Distinction between leaving off singles and omitting songs
A lot of the songs mentioned here were singles. A common policy was not to include them on albums. This is different from Bob Dylan discarding material like 'Seven Curses', 'She's Your Lover Now', 'Up to Me', 'Angelina',' BWM' or 'Mississippi'.
I can't think of any essential Beatles or Stones tracks that were discarded in the same way.
The Charlatans..
..for some reason left "the only one i know" off "some friendly"
Belle and Sebastian
are the only recent band who've followed the singles not on albums route - they released around 25 tracks as singles/EPs between 1996-2001, only one of which (The State I Am In) featured on an album (and that album was deleted at the time).

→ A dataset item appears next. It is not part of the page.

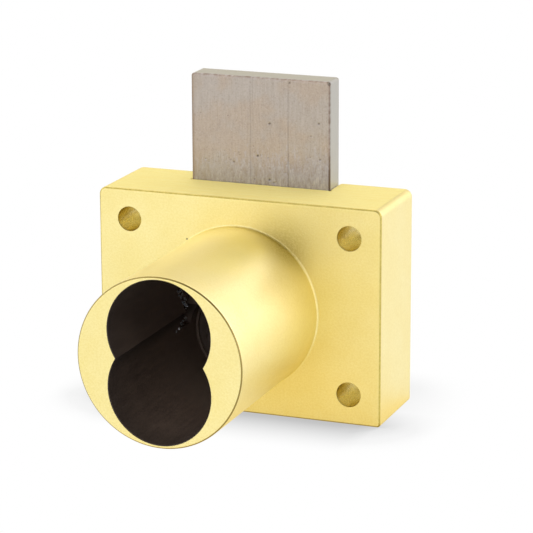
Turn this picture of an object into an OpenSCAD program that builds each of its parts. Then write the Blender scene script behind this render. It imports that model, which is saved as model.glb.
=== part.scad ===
// Drawer deadbolt lock for a figure-eight interchangeable core, shown with the bolt thrown
// and without its core. Millimetres. X runs to the right, Y from the front to the back and Z up.
// The origin is the centre of the four screw holes, on the face that lies against the drawer front.

/* [Case] */
// Width of the case
case_w = 42.7; // [41:0.1:52]
// Height of the case
case_h = 31.5; // [29:0.1:40]
// Wall of the case above and below the mechanism, and round the back cover
case_wall = 1.4; // [1:0.1:2]
// Radius of the case's four long corners
case_corner_r = 1.1; // [0.5:0.1:1.4]
// Bevel that breaks the sharp edges of the case and of the barrel's mouth
edge_break = 0.25; // [0.1:0.05:0.5]

/* [Screw holes] */
// Distance from the left and right sides of the case to the centres of the screw holes
hole_edge_x = 4.7; // [4:0.1:6]
// Distance from the top and bottom of the case to the centres of the screw holes
hole_edge_z = 4.4; // [4:0.1:7]
// Diameter of the screw holes
hole_d = 3.6; // [3:0.1:4.2]
// Metal between a screw hole and the bolt's channel
hole_wall = 1.65; // [1:0.05:2.5]
// How much wider the cover's holes are than the case's
cover_hole_play = 0.3; // [0.1:0.1:1]

/* [Barrel and core socket] */
// Length of the barrel in front of the case
barrel_len = 28.5; // [20:0.5:36]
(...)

There was great furore among their fans when they signed for Rough Trade and began to release album tracks as singles, although they've continued to use unreleased tracks as B sides - which is why "The Life Pursuit" album doesn't feature the song of that name but it does crop up as a B side.
Byrne/Eno
A variation on the normal story - they omitted Q'ran from the CD reissues and remasters of 'My Life in The Bush Of Ghosts', and put on 'Very Very Hungry' which I think should always have been on the album anyway. It was a 'B' side. John Peel played it, one of those records everyone I knew at school seemed to have heard the next day.
Q'ran was omitted for very proper reasons of respect for a holy text that perhaps should have occurred to them first time round (though it is very beautiful) and I presume a desire avoid getting the record company offices inundated with angry post in changed times.